**Brief**
Write the listing out again, all of it, word for word.

**Data excerpt**
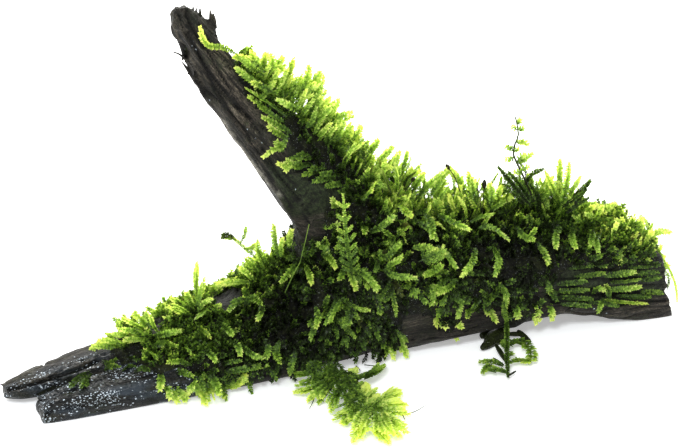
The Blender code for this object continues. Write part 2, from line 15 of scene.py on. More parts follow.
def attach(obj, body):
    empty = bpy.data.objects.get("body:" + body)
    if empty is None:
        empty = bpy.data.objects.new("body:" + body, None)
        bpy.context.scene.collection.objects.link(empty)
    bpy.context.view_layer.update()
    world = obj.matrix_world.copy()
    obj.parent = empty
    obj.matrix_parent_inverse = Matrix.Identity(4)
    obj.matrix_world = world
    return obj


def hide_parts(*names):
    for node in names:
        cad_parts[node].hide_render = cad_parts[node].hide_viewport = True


MM = 0.001
FOOTPRINT_CENTRE = np.array((1.9, -13.5, 0.0))
AXIS_X, AXIS_Y, AXIS_Z = np.eye(3)

# The camera, in the design's millimetres, and its lens
CAMERA_AZIMUTH = math.radians(-19.7)
CAMERA_ELEVATION = math.radians(25.0)
CAMERA_DISTANCE = 500.0
CAMERA_TARGET = np.array((0.0, 0.0, 30.0))
SENSOR_WIDTH = 36.0
LENS = 117.9

WOOD_NODES = ("left_limb", "right_limb", "branch", "rear_stub")
MAT_NODES = ("left_moss_mat", "right_moss_mat", "branch_moss")
BRANCH_AXIS = np.array((-0.6, 0.0, 0.8))
BRANCH_SIDE = np.array((0.8, 0.0, 0.6))
BRANCH_BASE = np.array((1.4, 0.0, 21.0))
# Heights between which the log turns into the branch, and their rise for each millimetre to the left
FOOT_HEIGHTS = (24.0, 36.0)
FOOT_SLOPE = 0.25

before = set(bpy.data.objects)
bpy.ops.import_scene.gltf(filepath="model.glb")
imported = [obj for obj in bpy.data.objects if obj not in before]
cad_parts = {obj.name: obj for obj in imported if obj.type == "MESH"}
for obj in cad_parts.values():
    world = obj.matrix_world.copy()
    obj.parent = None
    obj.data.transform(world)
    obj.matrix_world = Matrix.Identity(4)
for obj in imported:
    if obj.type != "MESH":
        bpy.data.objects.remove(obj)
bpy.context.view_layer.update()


# Vectors and noise

def unit(v):
    v = np.asarray(v, float)
    length = np.linalg.norm(v, axis=-1, keepdims=True)
    return v / np.maximum(length, 1e-9)


def smooth(low, high, value):
    """0 below low, 1 above high, and a smooth step between."""
    t = np.clip((np.asarray(value, float) - low) / (high - low), 0.0, 1.0)
    return t * t * (3.0 - 2.0 * t)


def mix(a, b, share):
    return a + (b - a) * share


def noise_at(points, scale, seed):
    """Smooth noise from -1 to 1 at each point. scale is the size of its waves, one number or one an axis."""
    scaled = np.asarray(points, float) / scale
    return np.array([noise.noise(Vector((x + seed, y - seed, z + 0.5 * seed))) for x, y, z in scaled])


def limb_points(points):
    """Each point as (along the grain, across it, across it), for the log and for the branch."""
    log = points
    branch = np.stack([points @ BRANCH_AXIS, points[:, 1], points @ BRANCH_SIDE], axis=1)
    return log, branch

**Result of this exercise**
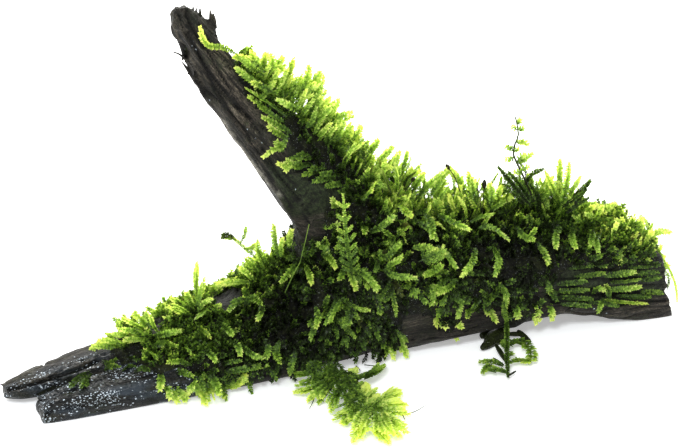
The Blender code for this object continues. Write part 2, from line 15 of scene.py on. More parts follow.
def attach(obj, body):
    empty = bpy.data.objects.get("body:" + body)
    if empty is None:
        empty = bpy.data.objects.new("body:" + body, None)
        bpy.context.scene.collection.objects.link(empty)
    bpy.context.view_layer.update()
    world = obj.matrix_world.copy()
    obj.parent = empty
    obj.matrix_parent_inverse = Matrix.Identity(4)
    obj.matrix_world = world
    return obj


def hide_parts(*names):
    for node in names:
        cad_parts[node].hide_render = cad_parts[node].hide_viewport = True


MM = 0.001
FOOTPRINT_CENTRE = np.array((1.9, -13.5, 0.0))
AXIS_X, AXIS_Y, AXIS_Z = np.eye(3)

# The camera, in the design's millimetres, and its lens
CAMERA_AZIMUTH = math.radians(-19.7)
CAMERA_ELEVATION = math.radians(25.0)
CAMERA_DISTANCE = 500.0
CAMERA_TARGET = np.array((0.0, 0.0, 30.0))
SENSOR_WIDTH = 36.0
LENS = 117.9

WOOD_NODES = ("left_limb", "right_limb", "branch", "rear_stub")
MAT_NODES = ("left_moss_mat", "right_moss_mat", "branch_moss")
BRANCH_AXIS = np.array((-0.6, 0.0, 0.8))
BRANCH_SIDE = np.array((0.8, 0.0, 0.6))
BRANCH_BASE = np.array((1.4, 0.0, 21.0))
# Heights between which the log turns into the branch, and their rise for each millimetre to the left
FOOT_HEIGHTS = (24.0, 36.0)
FOOT_SLOPE = 0.25

before = set(bpy.data.objects)
bpy.ops.import_scene.gltf(filepath="model.glb")
imported = [obj for obj in bpy.data.objects if obj not in before]
cad_parts = {obj.name: obj for obj in imported if obj.type == "MESH"}
for obj in cad_parts.values():
    world = obj.matrix_world.copy()
    obj.parent = None
    obj.data.transform(world)
    obj.matrix_world = Matrix.Identity(4)
for obj in imported:
    if obj.type != "MESH":
        bpy.data.objects.remove(obj)
bpy.context.view_layer.update()


# Vectors and noise

def unit(v):
    v = np.asarray(v, float)
    length = np.linalg.norm(v, axis=-1, keepdims=True)
    return v / np.maximum(length, 1e-9)


def smooth(low, high, value):
    """0 below low, 1 above high, and a smooth step between."""
    t = np.clip((np.asarray(value, float) - low) / (high - low), 0.0, 1.0)
    return t * t * (3.0 - 2.0 * t)


def mix(a, b, share):
    return a + (b - a) * share


def noise_at(points, scale, seed):
    """Smooth noise from -1 to 1 at each point. scale is the size of its waves, one number or one an axis."""
    scaled = np.asarray(points, float) / scale
    return np.array([noise.noise(Vector((x + seed, y - seed, z + 0.5 * seed))) for x, y, z in scaled])


def limb_points(points):
    """Each point as (along the grain, across it, across it), for the log and for the branch."""
    log = points
    branch = np.stack([points @ BRANCH_AXIS, points[:, 1], points @ BRANCH_SIDE], axis=1)
    return log, branch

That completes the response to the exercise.